PHYRE · A Benchmark For Physical Reasoning

A Benchmark For Physical Reasoning

Installation

Abstract

Understanding and reasoning about physics is an important ability of intelligent agents. PHYRE is a benchmark for physical reasoning that contains a set of simple classical mechanics puzzles in a 2D enviroment. The benchmark is designed to encourage development of sample-efficient learning algorithms that generalize well across puzzles.

Citation

Please consider citing the PHYRE paper using the following:

inproceedings{bakhtin2019phyre,
    title={PHYRE: A New Benchmark for
        Physical Reasoning},
    author={Anton Bakhtin and
        Laurens van der Maaten and
        Justin Johnson and
        Laura Gustafson and
        Ross Girshick},
    year = {2019},
    journal={arXiv:1908.05656}
}

Installation Script

More detailed installation instructions on Github.

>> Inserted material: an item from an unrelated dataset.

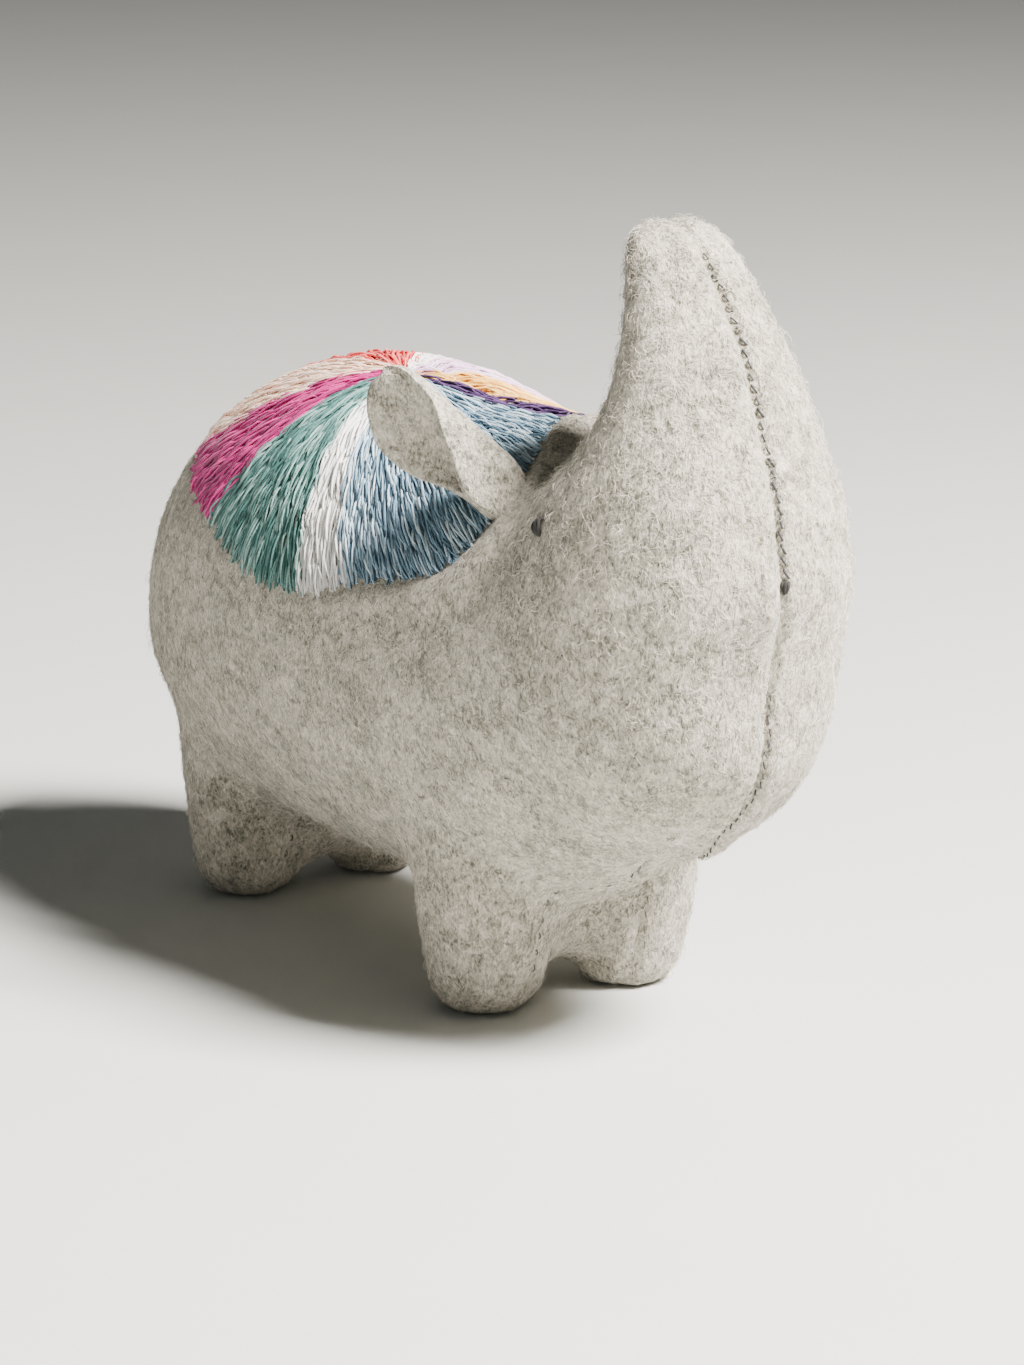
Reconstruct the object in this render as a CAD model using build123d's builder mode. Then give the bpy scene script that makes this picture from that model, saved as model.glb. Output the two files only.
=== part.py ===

conda create -n phyre python=3.6;   
conda activate phyre;

pip install phyre;

Tasks

Overview

PHYRE provides a set of physics puzzles in a simulated 2D world. Each puzzle has a goal state (e.g., make the green ball touch the blue ball) and an initial state in which the goal is not satisfied; A puzzle can be solved by placing one or more new bodies in the environment such that when the physical simulation is run the goal is satisfied.

Goal

The goal for all tasks within PHYRE is the same: at the end of the simulation the green object must touch the blue or purple object. Agents take actions by placing red objects within the scene to achieve the goal. In PHYRE, each color corresponds to a type of object: red corresponds to user-added dynamic objects, green and blue represent goal dynamic objects, and purple corresponds to a static goal object. Grey corresponds to dynamic scene objects, and black to static scene objects.

Templates

PHYRE is comprised of a series of task templates, where a task template defines a set of related tasks that are generated by varying task template parameters (such as positions of initial world bodies). All tasks in the same template share a common goal, but have different initial world states. Each template defines 100 such tasks, and belongs to a tier based on the action space of actions required to solve the tasks. Task templates are used to measure an agent’s generalization ability in two settings:
Within-template: an agent trains on a subset of tasks in the template and is evaluated on the remaining tasks within that template.
Cross-template: an agent trains on tasks in a series of templates and test tasks are selected exclusively from templates that were not used for training.

Action space includes all valid locations and radii of a single ball.

Action space includes all valid locations and radii of two balls.